>> start INFORMATION PROVIDED

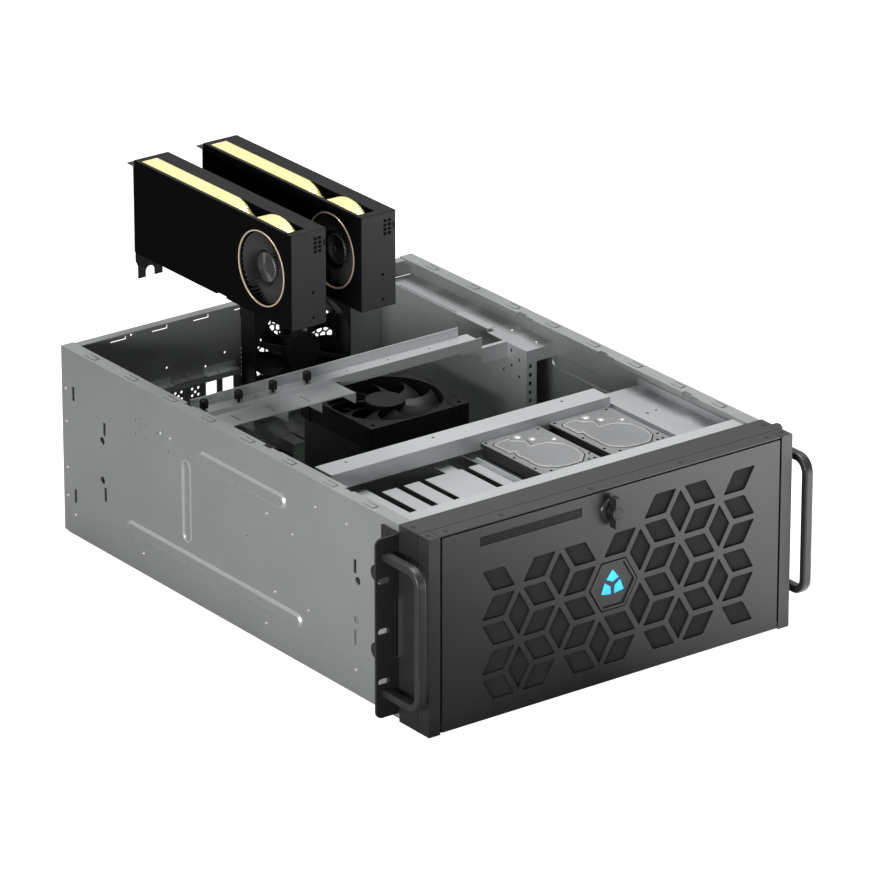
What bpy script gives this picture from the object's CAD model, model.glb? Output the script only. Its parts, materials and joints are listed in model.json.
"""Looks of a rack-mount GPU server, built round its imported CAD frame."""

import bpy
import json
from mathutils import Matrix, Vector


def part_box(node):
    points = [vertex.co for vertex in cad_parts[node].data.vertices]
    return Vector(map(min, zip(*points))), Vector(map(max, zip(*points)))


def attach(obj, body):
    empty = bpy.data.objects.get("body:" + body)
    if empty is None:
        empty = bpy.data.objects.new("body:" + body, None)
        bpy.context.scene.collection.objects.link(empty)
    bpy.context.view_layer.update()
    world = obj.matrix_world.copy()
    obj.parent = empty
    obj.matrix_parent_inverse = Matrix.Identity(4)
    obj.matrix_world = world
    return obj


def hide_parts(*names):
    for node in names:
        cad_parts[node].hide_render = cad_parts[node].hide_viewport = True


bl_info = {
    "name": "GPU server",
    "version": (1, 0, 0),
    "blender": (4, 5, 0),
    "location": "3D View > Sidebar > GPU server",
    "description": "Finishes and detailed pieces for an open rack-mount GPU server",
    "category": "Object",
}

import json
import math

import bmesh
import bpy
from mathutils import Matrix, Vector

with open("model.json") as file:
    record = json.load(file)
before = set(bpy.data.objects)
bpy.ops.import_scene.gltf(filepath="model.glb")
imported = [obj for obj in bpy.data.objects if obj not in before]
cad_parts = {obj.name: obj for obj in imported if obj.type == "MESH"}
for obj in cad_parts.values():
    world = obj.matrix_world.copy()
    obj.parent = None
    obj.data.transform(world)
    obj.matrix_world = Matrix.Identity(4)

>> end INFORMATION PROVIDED

[TASK PROMPT]
Each line above is to be repeated exactly.

[RESULT BELOW]
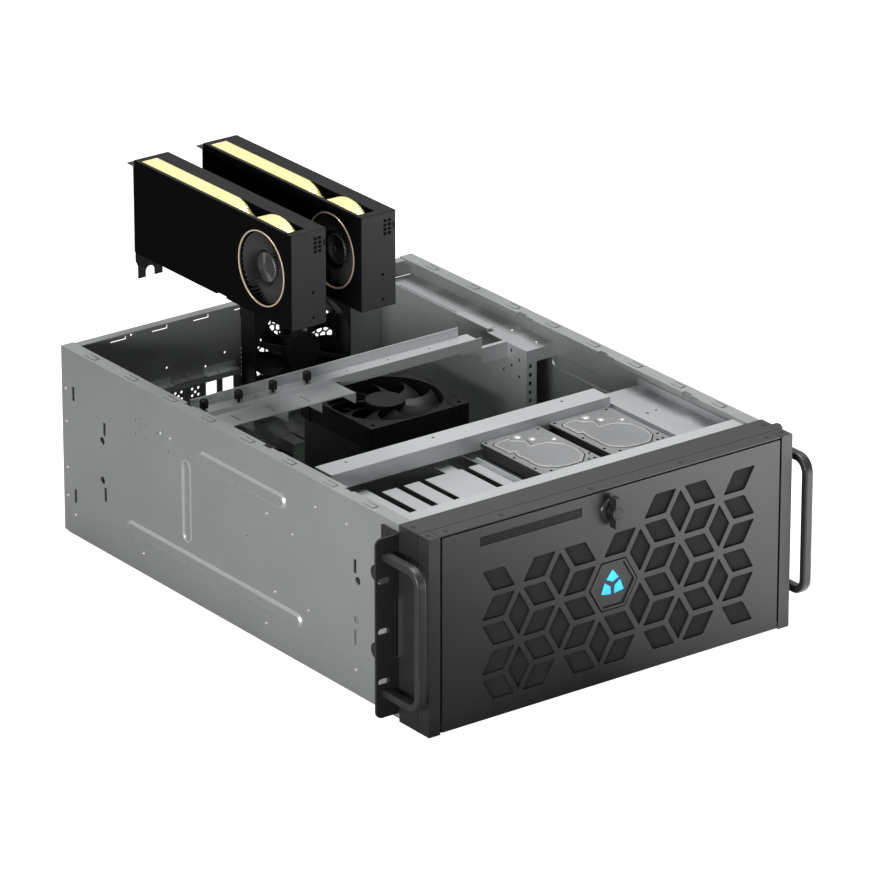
What bpy script gives this picture from the object's CAD model, model.glb? Output the script only. Its parts, materials and joints are listed in model.json.
"""Looks of a rack-mount GPU server, built round its imported CAD frame."""

import bpy
import json
from mathutils import Matrix, Vector


def part_box(node):
    points = [vertex.co for vertex in cad_parts[node].data.vertices]
    return Vector(map(min, zip(*points))), Vector(map(max, zip(*points)))


def attach(obj, body):
    empty = bpy.data.objects.get("body:" + body)
    if empty is None:
        empty = bpy.data.objects.new("body:" + body, None)
        bpy.context.scene.collection.objects.link(empty)
    bpy.context.view_layer.update()
    world = obj.matrix_world.copy()
    obj.parent = empty
    obj.matrix_parent_inverse = Matrix.Identity(4)
    obj.matrix_world = world
    return obj


def hide_parts(*names):
    for node in names:
        cad_parts[node].hide_render = cad_parts[node].hide_viewport = True


bl_info = {
    "name": "GPU server",
    "version": (1, 0, 0),
    "blender": (4, 5, 0),
    "location": "3D View > Sidebar > GPU server",
    "description": "Finishes and detailed pieces for an open rack-mount GPU server",
    "category": "Object",
}

import json
import math

import bmesh
import bpy
from mathutils import Matrix, Vector

with open("model.json") as file:
    record = json.load(file)
before = set(bpy.data.objects)
bpy.ops.import_scene.gltf(filepath="model.glb")
imported = [obj for obj in bpy.data.objects if obj not in before]
cad_parts = {obj.name: obj for obj in imported if obj.type == "MESH"}
for obj in cad_parts.values():
    world = obj.matrix_world.copy()
    obj.parent = None
    obj.data.transform(world)
    obj.matrix_world = Matrix.Identity(4)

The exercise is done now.